I laced up my worn out running shoes. Yes, these Nikes have seen better days, but don’t mistake their condition as a sign of my avid running. I just started challenging myself to run. I popped in my ear buds and tuned in to the first chapter of “Fear is My Homeboy” by Judi Holler. First chapter title: “Love Yo’ Self.”
I headed out for what I thought was going to be a goal of one mile, but two miles later I hit cancel on my Apple Watch running app. Why? Because I couldn’t stop listening to this book.
Oh yeah, I forgot to tell you, I was also on a family vacation! Yep, you heard that right. I took a morning run, while listening to a professional development “growth” book on vacation!
And it was exactly what I needed.
Let me remind you family vacation was supposed to be in Disney this year, during a scheduled yearly closure for the organization I run. However, that all went to hell in a handbasket with Covid-19. Our Disney trip was replaced with a camping trip to Nashville Shores (which ended up being perfect). Not to mention this scheduled vacation came a week before my organization was given the green light (with many restrictions and guidelines) to reopen after a nearly four-month closure.
In just a short week, I felt tremendous professional and personal growth… during a family vacation. I want to share my vulnerability in hopes that it will provide other leaders the permission and encouragement to take what you need without guilt.
Most of my vacations are spent eating what I want, spending money freely on souvenirs that will soon be at the bottom of a drawer, while also drinking way too many White Claws. I try to escape my responsibilities, I forget my roles, and get lost in the fantasy of living carelessly. However, this vacation was different. This vacation was intentional. This vacation I had a different mindset. This vacation would change all other future vacations.
What did I do differently? What was I intentional about? What did I learn? Here are five things I did and learned that changed everything.
- 60 minutes for me. Every morning I took an hour for myself to reflect and commit to something positive for myself. In that hour I drank my coffee outside, listened to a book, wrote down important thoughts, and went on a run.
- Intentionally intentional. I made an effort to be intentional with my children. I rode water rides with them (before I would have spent time laying in the sun), and I had conversations with them. Real ones with no distractions — no cell phone. My favorite moment was holding hands with my boys while walking to and from rides.
- Schedule your work check-ins. I scheduled calls, emails, and Slack communication with staff during a certain period of time. Normally if I was sitting around or found time between activities I would check my phone, scan my emails, etc. I set boundaries for myself. In doing this, I knew I could only prioritize what was important and what could wait.

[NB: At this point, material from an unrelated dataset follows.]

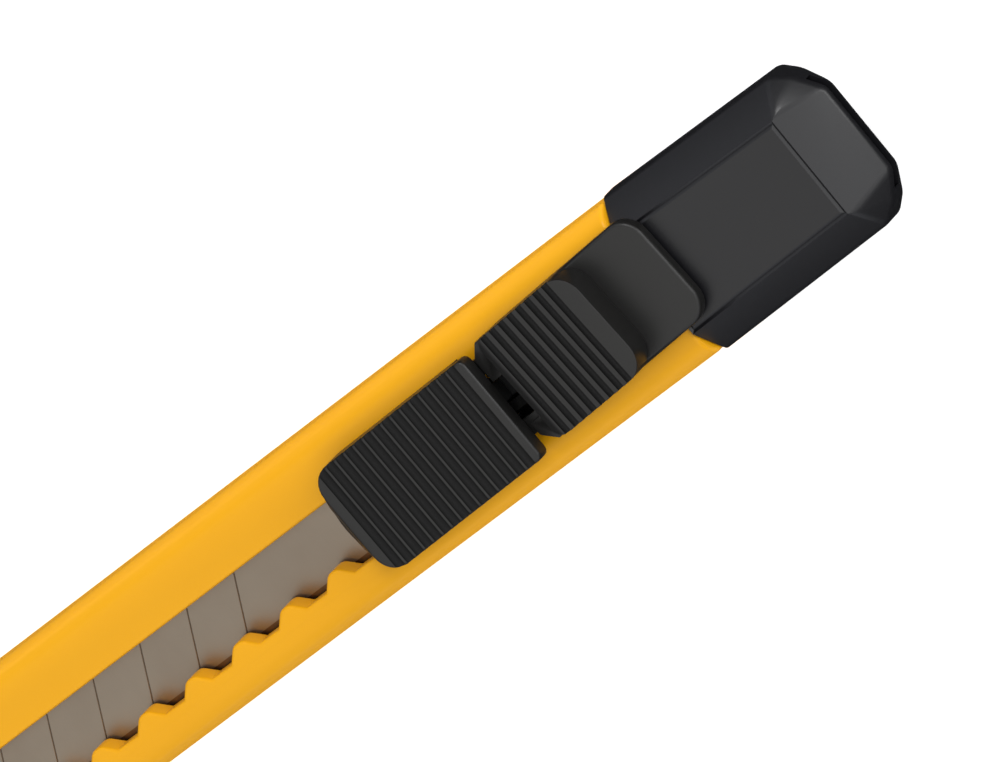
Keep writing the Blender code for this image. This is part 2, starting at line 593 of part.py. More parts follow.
def make_lock_slide():
    """The rear pad with its tail, the finger that blocks the spring and the foot that holds it down."""
    low_y, high_y = PAD_Y - PAD_WIDTH / 2, PAD_Y + PAD_WIDTH / 2
    plan = rounded_outline(TAIL_X, REAR_PAD_FRONT_X, low_y, high_y, TAIL_CORNER, PAD_CORNER / 2)
    shape = prism(plan, PAD_BOTTOM, REAR_PAD_TOP)
    pad = add_piece("lock_slide", shape, slider_abs, lock)
    tail_top = TAIL_BOTTOM + TAIL_THICKNESS
    front_top = PAD_BOTTOM + REAR_PAD_FRONT_HEIGHT
    crest_x = REAR_PAD_REAR_X + REAR_WALL_RUN
    first = REAR_PAD_FRONT_X - RIB_PITCH / 2
    last = first - REAR_PAD_RIBS * RIB_PITCH
    slope = (REAR_PAD_TOP - front_top) / (first - last)

    def crest(x):
        return front_top + (first - x) * slope

    side = [(REAR_PAD_FRONT_X + OVERCUT, PAD_BOTTOM - OVERCUT), (REAR_PAD_FRONT_X + OVERCUT, front_top - RIB_HEIGHT)]
    side += ribs(first, REAR_PAD_RIBS, lambda x: crest(x) - RIB_HEIGHT, crest)
    side += [(crest_x + RIB_HEIGHT, REAR_PAD_TOP), (crest_x, REAR_PAD_TOP - RIB_HEIGHT)]
    side += [(REAR_PAD_REAR_X, tail_top + RIB_HEIGHT), (REAR_PAD_REAR_X - RIB_HEIGHT, tail_top)]
    side += [(TAIL_X - OVERCUT, tail_top), (TAIL_X - OVERCUT, TAIL_BOTTOM)]
    step_x = JOINT_X + RUNNING_GAP
    side += [(step_x, TAIL_BOTTOM), (step_x, PAD_BOTTOM - OVERCUT)]
    profile = add_tool("lock_slide_side", prism(side, low_y - OVERCUT, high_y + OVERCUT, along="Y"))
    combine(pad, profile, "INTERSECT")
    for side_sign, name in ((-1, "left_groove"), (1, "right_groove")):
        outer = PAD_Y + side_sign * (RAIL_OUTER_HALF + RUNNING_GAP)
        inner = outer - side_sign * (RAIL_WIDTH + 2 * RUNNING_GAP)
        groove = box(
            (PAD_REAR_X - RAIL_LENGTH - LOCK_TRAVEL - RUNNING_GAP, min(outer, inner), PAD_BOTTOM - OVERCUT),
            (PAD_REAR_X, max(outer, inner), PAD_BOTTOM + RAIL_HEIGHT + RUNNING_GAP),
        )
        cut(pad, add_tool(name, groove))
    web_rear = max(REAR_PAD_REAR_X + 2 * REAR_WALL_RUN, SLOT_REAR_X + 2 * RUNNING_GAP)
    web_front = REAR_PAD_FRONT_X - RUNNING_GAP
    web_top = PAD_BOTTOM + RAIL_HEIGHT
    finger_top = LEAF_BOTTOM + LEAF_HEIGHT
    tongue = [
        (web_rear, BLADE_BOTTOM),
        (web_front - LOCK_TRAVEL, BLADE_BOTTOM),
        (web_front - LOCK_TRAVEL, LEAF_BOTTOM),
        (LOCK_FINGER_X, LEAF_BOTTOM),
        (LOCK_FINGER_X, finger_top),
        (web_front, finger_top),
        (web_front, web_top),
        (web_rear, web_top),
    ]
    web = prism(tongue, LOCK_TONGUE_Y, LOCK_TONGUE_Y + LOCK_TONGUE, along="Y")
    join(pad, add_tool("lock_tongue", web))
    foot_low = BLADE_BOTTOM + LOCK_FOOT_HEIGHT / 4
    foot_high_y = TOOTH_TOP_Y + TOOTH_HEIGHT + LOCK_FOOT_HOLD
    foot = box(
        (web_rear + LOCK_TONGUE, LOCK_TONGUE_Y + LOCK_TONGUE / 2, foot_low),
        (web_rear + LOCK_FOOT_LENGTH, foot_high_y, foot_low + LOCK_FOOT_HEIGHT),
    )
    join(pad, add_tool("lock_foot", foot))


def cap_form():
    """The faceted cap: the hull of its flat top and back, and of the rims above and below its side wall."""
    half = HALF_WIDTH + CAP_PROUD
    rim_top, side_low = CAP_TOP - CAP_BEVEL_DROP, CAP_UNDER_DROP
    rear_low = rim_top - CAP_REAR_WALL
    flat_half, flat_rear = half - CAP_SIDE_BEVEL, REAR_X + CAP_REAR_BEVEL
    rear_half = half - CAP_TAPER
    points = []
    for sign in (-1, 1):
        for x in (JOINT_X, flat_rear):
            points += [(x, sign * flat_half, CAP_TOP), (x, sign * flat_half, 0)]
        points += [(JOINT_X, sign * half, rim_top), (JOINT_X, sign * half, side_low)]
        corner = [
            (REAR_X + CAP_CHAMFER, rear_half),
            (REAR_X + CAP_CORNER_RUN, rear_half - CAP_CORNER_INSET),
            (REAR_X, rear_half - CAP_CHAMFER),
        ]
        lows = (side_low, (side_low + rear_low) / 2, rear_low)
        for (x, y), low in zip(corner, lows):
            points += [(x, sign * y, rim_top), (x, sign * y, low)]
    shape = bmesh.new()
    for point in points:
        shape.verts.new(point)
    bmesh.ops.convex_hull(shape, input=shape.verts)
    bmesh.ops.dissolve_limit(
        shape, angle_limit=math.radians(1), verts=shape.verts, edges=shape.edges
    )
    return shape


def make_cap():
    shape = cap_form()
    bmesh.ops.recalc_face_normals(shape, faces=shape.faces)
    rims = [edge for edge in shape.edges if all(v.co.x < JOINT_X - CAP_EDGE_RADIUS for v in edge.verts)]
    bmesh.ops.bevel(
        shape, geom=rims, offset=CAP_EDGE_RADIUS, segments=2, profile=0.5, affect="EDGES", clamp_overlap=True
    )
    end_cap = add_piece("end_cap", shape, cap_abs, cap)
    reach = SPIGOT_WALL - SEAM_GAP
    cavity = box(
        (JOINT_X - SPIGOT_LENGTH - SEAM_GAP, reach - HALF_WIDTH, reach),
        (JOINT_X + OVERCUT, HALF_WIDTH - reach, HANDLE_THICKNESS - reach),
    )
    cut(end_cap, add_tool("spigot_socket", cavity))
    slit_middle = CAP_TOP - CAP_BEVEL_DROP - CAP_REAR_WALL / 2
    slit = box(
        (REAR_X - OVERCUT, -SLIT_WIDTH / 2, slit_middle - SLIT_HEIGHT / 2),
        (REAR_X + SLIT_DEPTH, SLIT_WIDTH / 2, slit_middle + SLIT_HEIGHT / 2),
    )
    cut(end_cap, add_tool("snapping_slit", slit))


clear_scene()
parts = new_collection("utility_knife")
cutters = new_collection("cutters")
handle = add_frame("handle_frame", (0, 0, 0))
slider = add_frame("slider_frame", (PAD_FRONT_X, PAD_Y, PAD_BOTTOM))
lock = add_frame("lock_frame", (REAR_PAD_FRONT_X, PAD_Y, PAD_BOTTOM))
lock.parent = slider
lock.location = (REAR_PAD_FRONT_X - PAD_FRONT_X, 0, 0)
cap = add_frame("cap_frame", (JOINT_X, 0, HANDLE_THICKNESS / 2))
for each in (slider, cap):
    each.parent = handle
bpy.context.view_layer.update()
yellow_abs = new_material("yellow_abs", (0.84, 0.40, 0.012), 0.35)
slider_abs = new_material("black_slider_abs", (0.022, 0.021, 0.02), 0.45)
cap_abs = new_material("black_cap_abs", (0.024, 0.024, 0.028), 0.4)
blade_steel = new_material("ground_blade_steel", (0.35, 0.34, 0.33), 0.35, 1.0)
stainless = new_material("stainless_steel", (0.5, 0.49, 0.47), 0.3, 1.0)
spring_steel = new_material("spring_steel", (0.4, 0.39, 0.38), 0.3, 1.0)
carriage_pom = new_material("black_acetal", (0.03, 0.03, 0.03), 0.5)
make_casing()
make_sheath()
make_blade()
make_holder()
make_spring()
make_thumb_pad()
make_lock_slide()
make_cap()
for piece in parts.objects:
    if piece.type == "MESH":
        piece.data.set_sharp_from_angle(angle=math.radians(30))
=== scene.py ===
"""Snap-off utility knife lying on its back, seen from above and from behind its end cap."""

import math

import bmesh
import bpy
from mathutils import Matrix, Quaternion, Vector


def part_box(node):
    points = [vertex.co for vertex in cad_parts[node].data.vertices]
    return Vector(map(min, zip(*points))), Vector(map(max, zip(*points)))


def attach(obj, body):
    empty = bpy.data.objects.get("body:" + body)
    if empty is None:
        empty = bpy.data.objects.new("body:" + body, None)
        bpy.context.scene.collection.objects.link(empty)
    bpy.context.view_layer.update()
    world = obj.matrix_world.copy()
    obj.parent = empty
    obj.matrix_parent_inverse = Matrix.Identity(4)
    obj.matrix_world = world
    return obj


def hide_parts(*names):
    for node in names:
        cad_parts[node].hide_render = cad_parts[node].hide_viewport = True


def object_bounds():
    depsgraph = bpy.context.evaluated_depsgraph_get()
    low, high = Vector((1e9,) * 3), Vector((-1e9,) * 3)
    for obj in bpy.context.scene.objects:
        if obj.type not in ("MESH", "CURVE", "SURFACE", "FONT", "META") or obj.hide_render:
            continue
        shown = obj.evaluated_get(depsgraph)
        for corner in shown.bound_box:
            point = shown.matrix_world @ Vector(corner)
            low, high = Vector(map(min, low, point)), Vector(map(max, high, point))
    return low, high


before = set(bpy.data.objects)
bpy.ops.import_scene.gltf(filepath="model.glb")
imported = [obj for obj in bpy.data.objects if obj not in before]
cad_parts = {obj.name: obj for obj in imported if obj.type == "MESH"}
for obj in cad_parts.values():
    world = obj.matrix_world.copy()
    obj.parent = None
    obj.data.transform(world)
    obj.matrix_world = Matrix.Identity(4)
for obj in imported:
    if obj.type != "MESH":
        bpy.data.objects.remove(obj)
cad_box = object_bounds()
MM = 0.001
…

- Let go of guilt. On this trip, I let go of the guilt. Guilt that I wasn’t there to help my team. Guilt that was having fun rather than working. Guilt that someone else would have to rise up in my place. Guilt that I was taking time for myself. During that morning run while listening to “Love Yo Self,” I was able to find peace. First time ever.
- Reflect. Take time to reflect the big picture and your entire journey, not just the immediate events and obstacles in your current path. I realized I don’t take time to think about the growth and lessons learned and most importantly the accomplishments over the past eight years of founding my organization, Puzzle Pieces. Instead, I am daily reflecting on how to be better or what I could have done better with each task I complete along the way.
Covid has changed so much for many businesses over the last four months and will continue in the future. Leaders have been faced with challenges they never thought possible and made decisions every day that affect not just the health of others, but their culture. It’s been damn hard. It will continue to be hard. However, after this week of taking time to reset, regroup, and reflect while listening to “Fear is my Homeboy” has been exactly what I needed. I will use the fear I have in the future to channel momentum for action and a positive mindset. Fear will become the tool I use to become better and challenge me to fail forward. As the anxiety creeps back in as uncertainties seem to pile high, I will pop in my ear buds, lace up my shoes, and change my mindset on a run to know that “I can do this.”